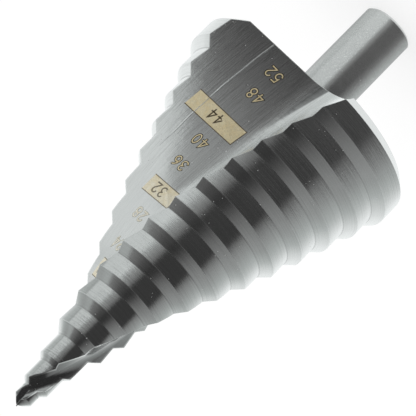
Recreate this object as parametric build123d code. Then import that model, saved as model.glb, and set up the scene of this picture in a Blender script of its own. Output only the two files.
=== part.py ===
from build123d import *
import os
from math import cos, degrees, log, radians, sin, tan

# A two-flute step drill for sheet metal, ground from one bar of high speed steel.
# It stands on the end of its shank: the origin is the middle of that end, +Z runs along the
# axis to the point, and the flute with the face that carries the size marks opens towards -Y.
# Millimetres throughout.  "Depth" means distance back from the point, along the axis.

# ---- driving dimensions ----
OVERALL_LENGTH = 108.8       # point to shank end
SHANK_DIAMETER = 11.2        # plain round shank for a three-jaw chuck
SHANK_END_CHAMFER = 0.5

POINT_DIAMETER = 4.0         # smallest step, which carries the point
PILOT_DIAMETER = 6.0         # second step
FIRST_STEP_DIAMETER = 8.0    # from here every step is STEP_RISE larger than the one before
LARGEST_DIAMETER = 52.0
STEP_RISE = 4.0              # on the diameter

POINT_ANGLE = 90.0           # included angle of the point
POINT_LENGTH = 4.5           # point to the first chamfer
PILOT_LENGTH = 5.5           # first chamfer to the second
STEP_LENGTH = 6.0            # each chamfer to the next
CHAMFER_ANGLE = 45.0         # of each step's cutting cone, from the axis
LAST_LAND_LENGTH = 4.5       # cylinder of the largest step
BACK_CHAMFER = 2.0           # 45 degree chamfer behind the largest step

FLUTE_COUNT = 2
HELIX_ANGLE = 20.5           # right hand, the same all the way up the cone
HELIX_CONE_TIP = 2.0         # how far past the point the helix's own cone comes to nothing
FLUTE_AZIMUTH = -85.0        # where the flute's flat face looks, at the back of the head
# The flute's section is a flat face with a hooked root that ends in the cutting edge.
FACE_OFFSET = (0.6, 14.8)    # axis to flat face: at the point, and at the back of the head
ROOT_SHIFT = (0.6, 2.8)      # how far the flat face stops short of the foot of that offset
ROOT_RADIUS = (2.0, 9.7)     # radius of the hooked root
HOOK_SWEEP = 125.0           # arc of the hook, which ends clear of the bar
SECTION_TWIST = 11.0         # most that the flute turns between two sections of its cutter

GASH_AZIMUTH = -91.0         # where the floor of the web thinning looks
GASH_OPENING = 100.0         # angle between its floor and its wall
GASH_CLIMB_ANGLE = 24.3      # of its floor, from the axis
GASH_DEPTH = 1.1             # depth at which its floor crosses the axis
GASH_WEB = 0.12              # half the web that its wall leaves at the point

CLEARANCE = 3.0              # how far cutters reach past what they cut


def height(depth):
    """Z of a place that lies this far back from the point."""
    return OVERALL_LENGTH - depth


def step_diameters():
    """Diameters of the steps from the point back."""
    count = round((LARGEST_DIAMETER - FIRST_STEP_DIAMETER) / STEP_RISE)
    regular = [FIRST_STEP_DIAMETER + STEP_RISE * i for i in range(count + 1)]
    return [POINT_DIAMETER, PILOT_DIAMETER] + regular


def head_outline():
    """Half section of the stepped head as (radius, depth) pairs, and its length."""
    diameters = step_diameters()
    lengths = [POINT_LENGTH, PILOT_LENGTH] + [STEP_LENGTH] * (len(diameters) - 3)
    cone = POINT_DIAMETER / 2 / tan(radians(POINT_ANGLE / 2))
    outline = [(0, 0), (POINT_DIAMETER / 2, cone)]
    depth = 0
    for length, small, large in zip(lengths, diameters, diameters[1:]):
        depth += length
        rise = (large - small) / 2
        outline.append((small / 2, depth))
        outline.append((large / 2, depth + rise / tan(radians(CHAMFER_ANGLE))))
    land_end = outline[-1][1] + LAST_LAND_LENGTH
    back = land_end + BACK_CHAMFER
    outline.append((LARGEST_DIAMETER / 2, land_end))
    outline.append((LARGEST_DIAMETER / 2 - BACK_CHAMFER, back))
    return outline, back


def make_blank():
    """The bar as turned: point, steps, back face and shank, before any flute is ground."""
    outline, back = head_outline()
    shank = SHANK_DIAMETER / 2
    outline += [
        (shank, back),
        (shank, OVERALL_LENGTH - SHANK_END_CHAMFER),
        (shank - SHANK_END_CHAMFER, OVERALL_LENGTH),
        (0, OVERALL_LENGTH),
    ]
    points = [(radius, height(depth)) for radius, depth in outline]
    half_section = Plane.XZ * make_face(Polyline(*points, close=True))
    return revolve(half_section, Axis.Z)


def flute_azimuth(depth, head_length):
    """Direction of the flute's flat face at this depth, for a helix of constant angle on a cone."""
    taper = STEP_RISE / 2 / STEP_LENGTH
    turns_per_fold = tan(radians(HELIX_ANGLE)) / taper
    fold = log((head_length + HELIX_CONE_TIP) / (depth + HELIX_CONE_TIP))
    return FLUTE_AZIMUTH + degrees(turns_per_fold * fold)


def flute_section(depth, head_length):
    """Section of the flute's cutter at this depth, wide enough to clear the bar on the outside."""
    along = depth / head_length
    offset, shift, radius = (
        at_point + (at_back - at_point) * along
        for at_point, at_back in (FACE_OFFSET, ROOT_SHIFT, ROOT_RADIUS)
    )
    reach = LARGEST_DIAMETER / 2 * max(along, 0) + CLEARANCE
    plane = Plane(
        origin=(0, 0, height(depth)),
        x_dir=Vector(1, 0, 0).rotate(Axis.Z, flute_azimuth(depth, head_length)),
        z_dir=(0, 0, 1),
    )

    def on_hook(sweep):
        turn = radians(sweep)
        return (offset + radius * (1 - cos(turn)), shift - radius * sin(turn))

    root, hook_end = on_hook(0), on_hook(HOOK_SWEEP)
    outside = Polyline(root, (offset, shift + reach), (offset + reach, shift + reach), hook_end)
    hook = ThreePointArc(hook_end, on_hook(HOOK_SWEEP / 2), root)
    return plane * make_face(outside + hook)


def make_flute_cutter():
    """One flute's cutter: sections set closer where the helix turns faster, near the point."""
    head_length = head_outline()[1]
    first, last = -HELIX_CONE_TIP / 2, head_length + CLEARANCE
    twist = flute_azimuth(first, head_length) - flute_azimuth(last, head_length)
    spans = int(twist / SECTION_TWIST) + 1
    growth = ((last + HELIX_CONE_TIP) / (first + HELIX_CONE_TIP)) ** (1 / spans)
    depths = [(first + HELIX_CONE_TIP) * growth**i - HELIX_CONE_TIP for i in range(spans + 1)]
    return loft([flute_section(depth, head_length) for depth in depths])


def make_gash_cutter():
    """One web thinning: a vee across the point, whose floor climbs out to the pilot's surface."""
    reach = PILOT_DIAMETER + CLEARANCE
    climb = reach / tan(radians(GASH_CLIMB_ANGLE))
    side = [
        (-reach, height(GASH_DEPTH - climb)),
        (reach, height(GASH_DEPTH + climb)),
        (reach, height(GASH_DEPTH - climb)),
    ]
    below_floor = extrude(Plane.XZ * make_face(Polyline(*side, close=True)), reach, both=True)
    one_side = (Align.CENTER, Align.MIN, Align.CENTER)
    beyond_wall = Pos(0, GASH_WEB, 0) * Box(4 * reach, 2 * reach, 4 * OVERALL_LENGTH, align=one_side)
    beyond_wall = Rot(0, 0, GASH_OPENING - 90) * beyond_wall
    return Rot(0, 0, GASH_AZIMUTH) * (below_floor & beyond_wall)


def make_step_drill():
    """The finished drill."""
    drill = make_blank()
    for cutter in (make_flute_cutter(), make_gash_cutter()):
        drill -= [Rot(0, 0, 360 / FLUTE_COUNT * i) * cutter for i in range(FLUTE_COUNT)]
    return drill


step_drill = make_step_drill()
step_drill.label = "step_drill"

os.makedirs("parts", exist_ok=True)
export_step(step_drill, "parts/step_drill.step")
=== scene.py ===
"""Looks for the step drill: ground steel, laser marks on a flute's flat face, studio and camera."""

import math
from types import SimpleNamespace

import bmesh
import bpy
from mathutils import Matrix, Vector
from mathutils.bvhtree import BVHTree


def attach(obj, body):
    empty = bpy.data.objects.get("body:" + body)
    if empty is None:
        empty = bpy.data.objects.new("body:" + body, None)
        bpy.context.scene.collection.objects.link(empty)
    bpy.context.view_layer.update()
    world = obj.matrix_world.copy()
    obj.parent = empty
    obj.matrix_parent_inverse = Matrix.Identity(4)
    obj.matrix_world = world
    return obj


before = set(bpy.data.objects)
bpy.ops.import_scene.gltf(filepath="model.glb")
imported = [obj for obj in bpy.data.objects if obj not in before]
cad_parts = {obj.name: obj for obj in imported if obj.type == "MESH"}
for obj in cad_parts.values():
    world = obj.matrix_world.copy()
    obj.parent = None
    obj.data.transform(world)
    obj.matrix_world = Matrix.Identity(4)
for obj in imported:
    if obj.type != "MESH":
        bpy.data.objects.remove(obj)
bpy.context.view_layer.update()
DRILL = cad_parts["step_drill"]

MM = 0.001

# ---- the drill's own form, in millimetres and degrees, as its source has it ----
# Depth is measured back from the point.
LENGTH = 108.8               # point to shank end
HEAD_LENGTH = 84.5           # point to the flat back of the head
POINT_RADIUS = 2.0           # smallest step; the point's cone has the radius of its depth
SMALL_CHAMFERS = (4.5, 10.0)     # depths where the radius grows by 1 mm
FIRST_CHAMFER = 16.0         # depth where the even row of steps begins
STEP_LENGTH = 6.0            # each chamfer to the next
CHAMFER_LENGTH = 2.0         # of a step's 45 degree cutting cone, so the radius grows as much
HEAD_RADIUS = 26.0
BACK_CHAMFER = 82.5          # depth where the chamfer behind the largest step begins
HELIX_ANGLE = 20.5
HELIX_CONE_TIP = 2.0         # how far past the point the helix's own cone comes to nothing
TAPER = 1 / 3                # growth of the head's radius per length
FLUTE_AZIMUTH = -85.0        # where the flat face looks at the back of the head
FACE_OFFSET = (0.6, 14.8)    # axis to flat face: at the point, at the back of the head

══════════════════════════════

Requirements ▸ Within the listing above, extract exactly the lines from the line with "step_drill = make_step_drill()" to the line with "if empty is", the two named lines included, and no others.

Task answer ▸
step_drill = make_step_drill()
step_drill.label = "step_drill"

os.makedirs("parts", exist_ok=True)
export_step(step_drill, "parts/step_drill.step")
=== scene.py ===
"""Looks for the step drill: ground steel, laser marks on a flute's flat face, studio and camera."""

import math
from types import SimpleNamespace

import bmesh
import bpy
from mathutils import Matrix, Vector
from mathutils.bvhtree import BVHTree


def attach(obj, body):
    empty = bpy.data.objects.get("body:" + body)
    if empty is None:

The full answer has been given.